Discutíamos estos días en clase las ideas de Horkheimer en uno de sus textos clásicos, Autoridad y familia. En opinión uno de los mayores logros del nazismo consistía en haberse instalado en el núcleo de la sociedad, que en su opinión es la familia. Nos acercamos a la sociedad totalitaria cuando en las propias familias las relaciones se basan en las jerarquías, la disciplina y la autoridad. Implícitamente, está atribuyendo también Horkheimer a la familia una capacidad crítica y transformadora de la sociedad, aspecto que se suele pasar por alto dentro del pensamiento marxista que tanto inspiró al frankfurtiano. Sea como fuere, intentábamos analizar en clase si estas ideas podrían tener algo de vigencia hoy, que tan lejanos nos encontramos, al menos temporalmente, del nazismo. La cuestión a discutir no puede ser ya si los patrones de comportamiento dentro de la familia se ajustan o no a esta ideología totalitaria, sino más bien si existe una ideología dominante que de una forma u otra haya penetrado en la vida cotidiana de la gente hasta instalarse en la médula de la sociedad, en sus unidades más simples que en cierta forma contribuyen a configurar la sociedad del mañana. A poco que se piense, la respuesta no puede ser más que afirmativa.
¿Cuál es entonces esta ideología dominante que lo impregna todo? Tratando de actualizar las ideas de Horkheimer en clase se apuntaba hacia el consumismo como forma de vida. Comprar por comprar y convertir el consumo en una de las actividades específicamente humanas. Salían algunos ejemplos que no son nada difíciles de imaginar: desde el hecho de que “ir de compras” se haya convertido en una más de las formas de ocio hasta que las pautas de consumo de los propios padres, que en teoría deberían ser modelos en aquello que predican pero que en la práctica terminan cayendo en aquello del “comprar por comprar” y en la satisfacción de esos deseos que ya desde Epicuro solían calificarse como “no naturales y no necesarios”. Educar en lo que podríamos llamar consumo responsable o consumo ético es una tarea ardua, puesto que afecta de una forma determinante a nuestra forma de vida. Más aún: sin quererlo, no son pocas las familias que enseñan a sus hijos a buscar siempre una recompensa material como recompensa a lo que hacen, trastocando el orden de las motivaciones: si apruebas te compramos tal o cual cosa. Estrategia que no sólo desprecia el conocimiento sino que también le pone un precio al esfuerzo.

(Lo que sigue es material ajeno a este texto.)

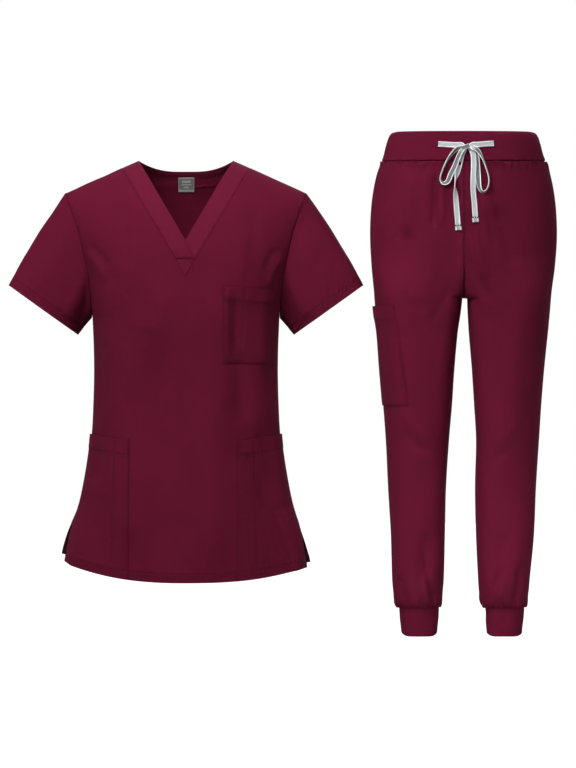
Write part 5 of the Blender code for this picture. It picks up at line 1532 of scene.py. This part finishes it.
def drawstring(tape, thread, dark):
    """Two tapes with a bow between them, their folded ends, and the buttonholes that they come out of."""
    turn = np.linspace(-1, 1, KNOT_RINGS) * KNOT_WRAP * math.pi / 2
    x, z, off = KNOT_AT
    middle = np.array([TROUSER_X + x, cloth_y(x, z) - off, z])
    wide, deep, tall = KNOT_RADII
    wrap = middle + np.stack([wide * np.sin(turn), -deep * np.cos(turn), tall * np.sin(turn)], -1)
    # The knot takes the painted shade nearly all over.
    knot = tape_mesh("bow_knot", wrap, np.zeros(KNOT_RINGS), tape, np.full(KNOT_RINGS, KNOT_PAINTED_SHADE), "tape",
                     ["drawstring_knot"], KNOT_WIDTH)
    ends, holes, outwards = [], [], np.array([[0, -1.0, 0]] * 9)
    for side, name in NAMES.items():
        line, angles, back = tape_line(side)
        nodes = [f"drawstring_{name}_{part}" for part in ("stretch", "loop", "tail")]
        piece = tape_mesh(f"drawstring_{name}", line, angles, tape, back, "tape", nodes)
        end = tape_mesh(f"folded_end_{name}", line[-5:] + [0, -0.2, END_RISE], np.zeros(5), tape, np.zeros(5),
                        "tape", (), TAPE_WIDTH + END_WIDER, TAPE_EDGE * END_THICKER)
        across = np.linspace(-END_STITCH_HALF, END_STITCH_HALF, 9)[:, None] * [1.0, 0, 0]
        ends.append((line[-5] + [0, -END_STITCH_OFF, END_RISE] + across, outwards))
        exit_x, exit_z = STRETCHES[side][0][:2]
        # Each buttonhole's slit is a thin strip of the wine thread's finish: painted shade in its opening.
        z = exit_z + np.linspace(-SLIT_HALF, SLIT_HALF, 9)
        slit = np.stack([np.full(9, TROUSER_X + exit_x - side * SLIT_IN), cloth_y(exit_x, z) + 0.1, z], -1)
        tape_mesh(f"buttonhole_slit_{name}", slit, np.zeros(9), thread, np.zeros(9), "knit", (), SLIT_WIDTH)
        holes += [(slit + [aside, -0.3, 0], outwards) for aside in (-SLIT_STITCH_ASIDE, SLIT_STITCH_ASIDE)]
        round(float(run_along(line)[-1]) * MM, 3)
    sew("tape_end_stitching", ends, dark, "tape", END_STITCH)
    sew("buttonhole_stitching", holes, thread, "knit", SLIT_STITCH)


# ---- The view ----

def make_camera():
    camera = bpy.data.cameras.new("camera")
    camera.sensor_width, camera.clip_end = 36.0, 200.0
    camera.lens = camera.sensor_width * -CAMERA_AT[1] / FRAME_TALL
    item = in_scene("camera", camera)
    item.location, item.rotation_euler = CAMERA_AT, (math.pi / 2, 0, 0)
    bpy.context.scene.camera = item
    bpy.context.scene.view_settings.view_transform = "Standard"


def make_lights():
    for name, size, power, spread, place, aim in LIGHTS:
        light = bpy.data.lights.new(name, "AREA")
        light.size, light.energy, light.spread = size, power, math.radians(spread)
        lamp = in_scene(name, light)
        lamp.location = place
        lamp.rotation_euler = (Vector(aim) - Vector(place)).to_track_quat("-Z", "Y").to_euler()


def make_sky():
    """White where the camera sees it. As a light it is weaker, and weakest from below."""
    world = bpy.data.worlds.new("studio")
    bpy.context.scene.world = world
    world.use_nodes = True
    tree = world.node_tree
    seen = add(tree, "ShaderNodeLightPath", "Is Camera Ray")
    way = add(tree, "ShaderNodeTexCoord", "Generated")
    height = add(tree, "ShaderNodeSeparateXYZ", "Z", {"Vector": way})
    below, above = SKY_LIGHT
    light = add(tree, "ShaderNodeMapRange", 0, {
        "Value": height, "From Min": -0.4, "From Max": 0.8, "To Min": below, "To Max": above})
    strength = add(tree, "ShaderNodeMapRange", 0, {"Value": seen, "To Min": light, "To Max": 1.0})
    feed(tree.nodes["Background"], {"Color": "#ffffff", "Strength": strength})


def make_floor():
    """A pale smooth floor, uneven by so little that it only takes the edge off a flat colour."""
    floor = bpy.data.meshes.new("floor")
    wide = FLOOR_SIZE / 2
    corners = [(x * wide, y * wide, FLOOR_Z) for x, y in ((-1, -1), (1, -1), (1, 1), (-1, 1))]
    floor.from_pydata(corners, [], [(0, 1, 2, 3)])
    material, tree = new_finish("pale floor", 1.0, 0.0)
    place = add(tree, "ShaderNodeTexCoord", "Object")
    mottle = add(tree, "ShaderNodeTexNoise", "Fac", {"Vector": place, "Scale": 1 / (FLOOR_LUMP * MM)})
    colour = add(tree, "ShaderNodeMix", "Result", {"Factor": mottle, "A": FLOOR_DARK, "B": FLOOR_LIGHT},
                 data_type="RGBA")
    feed(tree.nodes["Principled BSDF"], {"Emission Color": "#ffffff", "Emission Strength": FLOOR_GLOW})
    floor.materials.append(finished(material, colour))
    ground = in_scene("floor", floor)
    ground.visible_diffuse = False


def main():
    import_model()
    twill = twill_finish("wine twill", CLOTH_LIGHT, CLOTH_DARK)
    bias = twill_finish("wine twill on the bias", BAND_LIGHT, BAND_DARK)
    knit = rib_finish("wine rib knit", CLOTH_LIGHT, CLOTH_DARK)
    tape = tape_finish("grey braided tape")
    label = label_finish("grey woven label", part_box("neck_label"))
    thread = thread_finish("wine thread", *WINE_THREAD)
    make_top(twill, bias, label, thread)
    make_trousers(twill, knit, tape, thread, thread_finish("dark grey thread", *GREY_THREAD))
    make_camera()
    make_sky()
    make_lights()
    make_floor()


main()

Qué hacemos al ir al supermercado, al cambiar de coche o al renovar el armario (igual da el fondo que la superficie). Unos más cotidianos que otros, pero todos relacionados con la palabra clave: consumo. Una actividad que nos pone en relación con la naturaleza, no olvidemos que en último término todo consumo lo es también de recursos naturales, pero también con el resto de la sociedad, en tanto que aquello que compramos y vendemos es siempre fruto de un proceso productivo y afecta a las posibilidades de consumo, por no decir posibilidades de vida, del resto. Las resonancias éticas son menores en comparación con las educativas ya que el comportamiento de los adultos en el mercado es el virus que inocula la ideología en los más pequeños. El triunfo del consumismo como uno de los pilares más fuertes del capitalismo anida así también en la propia familia, tal y como detectara Horkheimer respecto al nazismo hace décadas. No parece descabellado en consecuencia convertir en objeto de reflexión un tema al que la filosofía apenas ha prestado atención: la familia y su función dentro de la economía, la sociedad y la cultura. Quizás nos diéramos cuenta de que es un tema mucho más importante de lo que se pueda pensar a primera vista. En los tiempos del nazismo, como hoy, transmisora de ideología.